Dalla Quota 100 (e tutte le sue diverse varianti) all’Ape sociale: il richiamo in tema di pensioni dell’Ocse all’Italia non lascia spazio a dubbi. I meccanismi per l’uscita anticipata dal lavoro vengono criticati dall’organizzazione nel rapporto appena pubblicato. Queste situazioni, secondo l’Ocse, dovrebbero essere gestite non tramite il sistema pensionistico e hanno inoltre il problema di considerate categorie troppo ampie.
Secondo l’ocre, l’Italia assicura accessi anticipati “spesso senza penalizzazioni”, come nel caso del sistema delle quote, prorogato anche nel 2023 con la Quota 103. Un meccanismo che si sarebbe dovuto chiudere più volte, ma che è sempre stato prorogato, anche se con condizioni differenti e meno vantaggiosi.
Le critiche dell’Ocse alle pensioni anticipate
I rilievi dell’organizzazione in tema di pensioni anticipate riguarda anche altre forme, come l’Opzione donna. Per l’Ocse, tutte queste modalità di uscita anticipata, dalle quote all’Opzione donna, “fanno sì che ci siano dei livelli di occupazione tra gli over 60 anni molto bassi. E questa sarà una sfida crescente mentre la popolazione in età lavorativa è prevista calare di più di un terzo per il 2060”.
Inoltre, per quanto riguarda il sistema delle quote, “garantire benefici relativamente elevati a età relativamente basse contribuisce alla seconda maggiore spesa pubblica sulle pensioni tra i paesi dell’Ocse”, pari al 16,3% del Pil nel 2021. A fronte di ricavi da contributi pensionistici, sebbene molto elevati, pari solo all’11% del Pil.
L’organizzazione richiama anche il concetto di lavori usuranti, una categoria ampliata rispetto a quella iniziale dei lavori ritenuti a rischio: il punto, per l’Ocse, è che queste situazioni andrebbero affrontare al di fuori dell’ambito pensionistico, tramite normative di altro genere. Invece la categoria è stata ampliata con la lista dei lavori gravosi, a giudizio dell’organizzazione in maniera eccessivamente flessibile, facendo rientrare troppe categorie. Così come fatto anche con l’Ape sociale.
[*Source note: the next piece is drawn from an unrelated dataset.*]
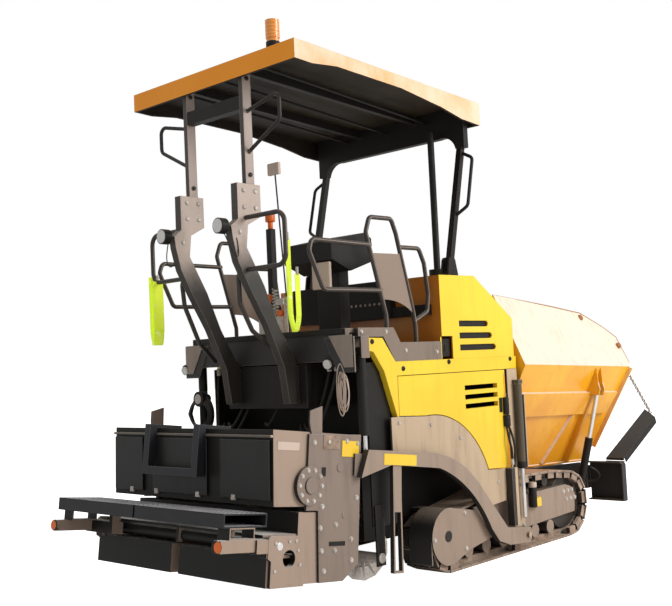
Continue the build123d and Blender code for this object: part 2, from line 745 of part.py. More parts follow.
def make_push_beam():
    beam = bar((frame_front_x, frame_front_x + 75), (-560, 560), (300, 520))
    low, high = box_z
    for sign in (-1, 1):
        face = outline((-560, low), (-940, low), (-940, high - 30), ((-931, high - 9), (-910, high)),
                       (-560, high))
        panel = along_x(face, (frame_front_x + 63, frame_front_x + 75))
        hollow = outline((-560, low + 12), (-928, low + 12), (-928, high - 32),
                         ((-922, high - 18), (-908, high - 12)), (-560, high - 12))
        rim = along_x(face - hollow, (frame_front_x, frame_front_x + 75))
        hinge = bar((flap_hinge[0] - 12, flap_hinge[0] + 12), right(flap_y), (high - 1, flap_hinge[1] - 20))
        side = panel + rim + hinge
        beam += side if sign < 0 else mirrored(side)
    for y in (-560, -10, 540):
        beam += along_y(outline((frame_front_x + 70, roller_z - 80), (roller_x, roller_z - 50),
                                ((roller_x + 50, roller_z), (roller_x, roller_z + 50)),
                                (frame_front_x + 70, roller_z + 80)), (y, y + 20))
    return beam - rod((roller_x, -600, roller_z), (roller_x, 600, roller_z), journal + bearing_play)


def make_push_roller():
    """Steel roller that the supply lorry's tyres rest against."""
    body = rod((roller_x, -535, roller_z), (roller_x, -15, roller_z), roller_radius)
    return body + rod((roller_x, -558, roller_z), (roller_x, -2, roller_z), journal)


def make_flap():
    """Chain-hung front flap: plate with a folded rim."""
    x0, z0 = flap_hinge
    lean = math.atan2(flap_corner[0] - x0, flap_corner[1] - z0)
    reach = math.hypot(flap_corner[0] - x0, flap_corner[1] - z0)
    plane = Plane(origin=(x0, 0, z0), x_dir=(0, -1, 0),
                  z_dir=(-math.cos(lean), 0, math.sin(lean)))
    low, high = flap_y[0] + 5, flap_y[1] - 5
    sheet = outline((low, 22), (high, 22), (high, reach - flap_cut), (low, reach))
    flap = extrude(plane * sheet, amount=12)
    rim = extrude(plane * outline((high - 12, 40), (high, 40), (high, reach - flap_cut),
                                  (high - 12, reach - flap_cut + 5)), amount=-55)
    knuckle = rod((x0, -low, z0), (x0, -high, z0), 14)
    web = extrude(plane * outline((low, 0), (high, 0), (high, 24), (low, 24)), amount=12)
    return flap + rim + knuckle + web


def make_flap_chain():
    """Short-link chain from the wing's corner to the flap, as one hanging strand."""
    a = Vector(*in_hopper(chain_top))
    b = Vector(*chain_foot)
    axis = (b - a).normalized()
    return rod(tuple(a + axis * 20), tuple(b - axis * chain_gap), 9)


pieces["push_beam"] = one(make_push_beam())
pieces["push_roller_right"] = one(make_push_roller())
pieces["push_roller_left"] = mirrored(pieces["push_roller_right"])
pieces["front_flap_right"] = one(make_flap())
pieces["front_flap_left"] = mirrored(pieces["front_flap_right"])
pieces["flap_chain_right"] = one(make_flap_chain())
pieces["flap_chain_left"] = mirrored(pieces["flap_chain_right"])


# ---------------------------------------------------------------- augers
auger_y = (125, 840)


def make_auger():
    """Shaft with a one-start helical flight, built from ruled wedges."""
    steps = 12
    turns = (auger_y[1] - auger_y[0] - 40) / auger_pitch
    count = int(turns * steps)
    thickness = 14
    flights = []

    def corner(number, radius, shift):
        angle = 2 * math.pi * number / steps
        y = -(auger_y[0] + 20 + auger_pitch * number / steps) + shift
        return Vector(auger_x + radius * math.cos(angle), y, auger_z + radius * math.sin(angle))
    for number in range(count):
        section = []
        for n in (number, number + 1):
            section.append([corner(n, r, s) for r, s in ((shaft_radius - 6, -thickness / 2),
                                                        (auger_radius, -thickness / 2),
                                                        (auger_radius, thickness / 2),
                                                        (shaft_radius - 6, thickness / 2))])
        a, b = section
        faces = [Face(Wire.make_polygon(a, close=True)), Face(Wire.make_polygon(b, close=True))]
        for i in range(4):
            j = (i + 1) % 4
            faces.append(Face(Wire.make_polygon([a[i], a[j], b[j]], close=True)))
            faces.append(Face(Wire.make_polygon([a[i], b[j], b[i]], close=True)))
        flights.append(Solid(Shell(faces)))
    shaft = rod((auger_x, -62, auger_z), (auger_x, -858, auger_z), shaft_radius)
    return shaft + flights


def make_auger_drive():
    """Chain case between the augers and the outer bearing hangers."""
    case = bar((auger_x - 60, auger_x + 60), (-110, 110), (auger_z - 80, auger_z + 120))
    case += bar((auger_x - 40, auger_x + 40), (-45, 45), (auger_z + 100, tunnel_roof + 60))
    case += bar((auger_x, rear_bulkhead_x), (-45, 45), (tunnel_roof + 20, tunnel_roof + 60))
    for sign in (-1, 1):
        case -= rod((auger_x, sign * 55, auger_z), (auger_x, sign * 120, auger_z),
                    shaft_radius + bearing_play)
    solids = list(case.solids())
    for sign in (-1, 1):
        hanger = bar((auger_x - 45, auger_x + 45), (sign * 835, sign * 850), (auger_z - 55, 620))
        hanger -= rod((auger_x, sign * 830, auger_z), (auger_x, sign * 860, auger_z),
                      shaft_radius + bearing_play)
        solids += list(hanger.solids())
    return Compound(solids)


pieces["auger_right"] = one(make_auger())
pieces["auger_left"] = mirrored(pieces["auger_right"])
pieces["auger_drive"] = make_auger_drive()


# ---------------------------------------------------------------- tow points
def make_tow_column():
    """Guide post and web on the tractor's side, with the slider block that carries the tow pin."""
    outer, inner = -arm_y[0] + gap, -body_half
    column = bar((345, 494), (outer, inner), (108, beam_z[0] + 4))
    column += bar((258, 340), (-arm_y[1], inner), (246, 718))
    column += bar((335, 350), (outer, inner), (246, 718))
    column += bar((482, 494), (-arm_y[1] - 12, inner), (705, 1313))
    pin = rod((tow_x, inner, tow_z), (tow_x, -arm_y[1] - 25, tow_z), journal)
    return column + pin


def make_levelling_cylinder():
    y = -arm_y[0] + gap - 34
    barrel = rod((tow_x, y, 712), (tow_x, y, 1405), 34)
    foot = bar((tow_x - 30, tow_x + 30), (-arm_y[0] + gap, y - 30), (1405, 1440))
    return barrel + rod((tow_x, y, 290), (tow_x, y, 715), 18) + foot


def raised(part):
    """From the screed's own level frame, with its origin at the tow points, to transport height."""
    return Pos(tow_x, 0, tow_z) * Rot(0, lift_angle, 0) * part


def make_tow_arm():
    """Arched side arm from the screed's end plate down to the tow point."""
    face = outline(
        (-2065, 630), (-1411, 632), ((-1030, 580), (-715, 408)), (-425, 164), (-300, 62), (40, 62),
        ((62, 0), (40, -62)), (-260, -77), (-420, -41), (-530, 56), ((-830, 345), (-1242, 521)),
        (-1810, 531), (-2129, 436),
    )
    arm = along_y(face, right(arm_y))
    arm -= rod((0, -arm_y[0] + 1, 0), (0, -arm_y[1] - 1, 0), journal + bearing_play)
    guard = outline((-1785, 540), (-1690, 540), (-1678, 300), (-1627, -226), (-1733, -226))
    guard -= outline((-1752, 200), (-1682, 200), (-1642, -212), (-1718, -212))
    return arm + along_y(guard, (-arm_y[0] - 5, -arm_y[1] + 10))


def make_screed_frame():
    """Heated screed box with its sole plate, and the guide tubes of the extensions."""
    def box(inset, half):
        return along_y(outline((-2640 + inset, sole_z + inset), (-2209, sole_z + inset),
                               (-2058 - inset, -147 + inset / 2), (-2058 - inset, 205 - inset),
                               (-2640 + inset, 205 - inset)), (-half, half))
    frame = box(0, screed_half - 20) - box(22, screed_half - 42)
    frame += bar((-2940, -2640), (-screed_half + 30, screed_half - 30), (50, 66))
    frame += bar((-2940, -2640), (-14, 14), (-45, 60))
    for x in (-2740, -2880):
        for sign in (-1, 1):
            guide = rod((x, sign * 14, 0), (x, sign * (screed_half - 20), 0), 45)
            guide -= rod((x, sign * 30, 0), (x, sign * (screed_half - 19), 0), 31.5)
            frame += guide
    return frame


def make_screed_cover():
    """Sheet housing over the screed with its rear panels and top plate."""
    def box(inset, half):
        return along_y(outline((-2867 + inset, 240), (-2905 + inset, cover_top - inset),
                               (-2075 - inset, cover_top - inset), (-2075 - inset, 240)), (-half, half))
    cover = box(0, screed_half - 20) - box(12, screed_half - 32)
    return cover


def make_end_plate():
    """Side plate of the screed with its round flange and upright ear."""
    face = outline((-2590, 714), (-2075, 732), (-2058, -147), (-2209, sole_z), (-2440, sole_z),
                   (-2477, 215), (-2590, 215))
    plate = along_y(face, (-screed_half + 20, -screed_half))
    plate += along_y(Pos(-2568, 376) * Circle(128), (-screed_half + 20, -screed_half - 12))
    plate += along_y(outline((-2555, 700), (-2583, 790), (-2583, 868), (-2470, 905), (-2460, 700)),
                     (-screed_half + 20, -screed_half + 8))
    tie = bar((-2150, -2080), (-screed_half, -arm_y[0]), (450, 600))
    return plate + tie


def make_step_frame():
    """Rectangular-tube step that hangs behind the covers."""
    legs = []
    for y in (-215, 330):
        legs.append(along_y(outline((-2700, cover_top), (-2700, cover_top + 25),
                                    (-2985, cover_top + 25), (-2985, 400), (-2925, 400),
                                    (-2925, cover_top)), (y, y + 60)))
    cross = bar((-2985, -2925), (-215, 390), (400, 455))
    return legs[0] + legs[1] + cross


plank_z = (119, 205)


def make_extension():
    """Sliding extension: screed box, end plate, guide rods and the footboard's carrier."""
    inner = -40
    box = bar((-2950, -2655), (inner, -extension_reach), (sole_z, -60))
    box -= bar((-2930, -2675), (inner - 20, -extension_reach + 20), (sole_z + 20, -80))
    end = outline((-2963, 50), (-2945, 66), (-2690, 61), (-2648, 30), (-2640, sole_z),
                  (-2935, sole_z), (-2935, -90), (-2963, -75))
    plate = along_y(end, (-extension_reach, -extension_reach - 25))
    port = rod((-2778, -extension_reach + 25, -79), (-2778, -extension_reach - 26, -79), 55)
    rods = [rod((x, -60, 0), (x, -extension_reach - 1, 0), 30) for x in (-2740, -2880)]
    carrier = bar((-3060, -2965), (-600, -extension_reach - 25), (-40, 45))
    carrier += bar((-2970, -2935), (-extension_reach + 60, -extension_reach - 20), (-70, 40))
    y = -extension_reach - 10
    arm = bar((-3345, -2950), (y, y + 60), (-29, 47)) + rod((-3353, y + 30, 9), (-3340, y + 30, 9), 40)
    foot = bar((-3266, -3061), (y + 10, y + 120), (46, plank_z[0]))
    foot -= bar((-3258, -3069), (y + 9, y + 121), (54, plank_z[0] - 8))
    inner_foot = bar((-3060, -2990), (-640, -600), (44, plank_z[0]))
    return box + plate + rods + carrier + arm + foot + inner_foot - port


def make_footboard():
    """Hollow walkway plank, open at its ends."""
    x, wall = (-3320, -2962), 10
    plank = bar(x, (-10, -extension_reach), plank_z)
    plank -= bar((x[0] + wall, x[1] - wall), (-9, -extension_reach - 1),
                 (plank_z[0] + wall, plank_z[1] - wall))
    return plank


pieces["tow_columns"] = pair(make_tow_column())
pieces["levelling_cylinders"] = pair(make_levelling_cylinder())
pieces["tow_arms"] = pair(raised(make_tow_arm()))
pieces["screed_frame"] = one(raised(make_screed_frame()))
pieces["screed_cover"] = one(raised(make_screed_cover()))
pieces["screed_end_plates"] = pair(raised(make_end_plate()))
pieces["step_frame"] = one(raised(make_step_frame()))
pieces["extension_right"] = one(raised(make_extension()))
pieces["extension_left"] = mirrored(pieces["extension_right"])
pieces["footboard_right"] = one(raised(make_footboard()))
pieces["footboard_left"] = mirrored(pieces["footboard_right"])


# ---------------------------------------------------------------- screed lift cylinders
lift_eye_z = 1000


def make_lift_barrel():
    x, y, z = lift_pin
    body = rod((x, y, 1130), (x, y, z - 30), 36) - rod((x, y, 1129), (x, y, z - 80), 23)
    return body + rod((x, y - 30, z), (x, y + 30, z), 34)


def make_lift_rod():
    x, y, _ = lift_pin
    eye = rod((x, y - 22, lift_eye_z), (x, y + 22, lift_eye_z), 30)
    return rod((x, y, lift_eye_z + 20), (x, y, 1600), 22) + eye


pieces["lift_barrels"] = pair(make_lift_barrel())
pieces["lift_rods"] = pair(make_lift_rod())


# ---------------------------------------------------------------- write one file for each piece
os.makedirs("parts", exist_ok=True)
for name, shape in pieces.items():
    export_step(Pos(-middle_x, 0, 0) * shape, f"parts/{name}.step")
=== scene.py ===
import json
import math

import bmesh
import bpy
from mathutils import Matrix, Vector


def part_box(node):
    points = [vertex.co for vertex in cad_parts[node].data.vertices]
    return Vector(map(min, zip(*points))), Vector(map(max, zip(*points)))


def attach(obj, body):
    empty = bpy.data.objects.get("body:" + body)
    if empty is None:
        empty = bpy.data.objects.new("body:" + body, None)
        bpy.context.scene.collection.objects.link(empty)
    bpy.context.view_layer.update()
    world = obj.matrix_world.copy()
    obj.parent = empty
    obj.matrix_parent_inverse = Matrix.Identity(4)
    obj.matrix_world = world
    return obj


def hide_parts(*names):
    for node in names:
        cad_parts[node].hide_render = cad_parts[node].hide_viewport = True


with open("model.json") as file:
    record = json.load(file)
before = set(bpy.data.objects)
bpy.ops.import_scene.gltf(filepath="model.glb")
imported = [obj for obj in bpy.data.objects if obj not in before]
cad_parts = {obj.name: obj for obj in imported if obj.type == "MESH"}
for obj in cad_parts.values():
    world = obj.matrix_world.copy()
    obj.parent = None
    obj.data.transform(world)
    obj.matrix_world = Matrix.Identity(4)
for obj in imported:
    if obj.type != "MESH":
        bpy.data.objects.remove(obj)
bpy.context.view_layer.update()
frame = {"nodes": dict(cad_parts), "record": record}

nodes = frame["nodes"]
sides = (("right", -1), ("left", 1))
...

Il richiamo sulla rivalutazione degli assegni
L’Ocre sottolinea anche l’importanza dell’indicizzazione delle pensioni di fronte all’alta inflazione degli ultimi due anni, richiamando “l’applicazione coerente delle regole di indicizzazione”. Cosa non fatta dal governo Meloni che ha ridotto la rivalutazione per tutti gli assegni superiori a quattro volte il minimo. Anche se non è sbagliato pensare che i pensionati ad alto reddito possano condividere “parte del carico” dell’inflazione “con la popolazione in età lavorativa in termini di ridotti adeguamenti dei benefici”.
La spesa per le pensioni
In Italia nel 2025 la spesa per le pensioni raggiungerà il 16,2% del Pil, la percentuale più alta tra i Paesi Ocse, seguita dalla Francia al 15,4%. La media Ocse è molto più bassa, al 9,3%, mentre per l’Ue si fermerà all’8,5%. La spesa in Italia per la previdenza continuerà a salire fino al 17,9% del 2035 per poi iniziare a scendere.
L’aliquota media di contribuzione effettiva per le pensioni nei Paesi Ocse è invece pari al 18,2% dei livelli salariali medi nel 2022, ma in Italia la quota è molto più alta (più di chiunque altro), al 33%. I Paesi con tassi di contribuzione più alti spesso lo hanno fatto per garantire “prestazioni pensionistiche superiori alla media (come nel caso di Francia e Italia)”.
Inoltre, viene sottolineato che in Italia il reddito medio delle persone con più di 65 anni è leggermente più elevato di quello della popolazione totale ed è aumentato molto di più negli ultimi due decenni: nell’Ocse, invece, in media è del 12% più basso. Infine, un riferimento anche alle pensioni dei giovani: chi inizia a lavorare ora lo dovrà fare fino a 71 anni, l’età più alta tra i Paesi Ocse dopo la Danimarca.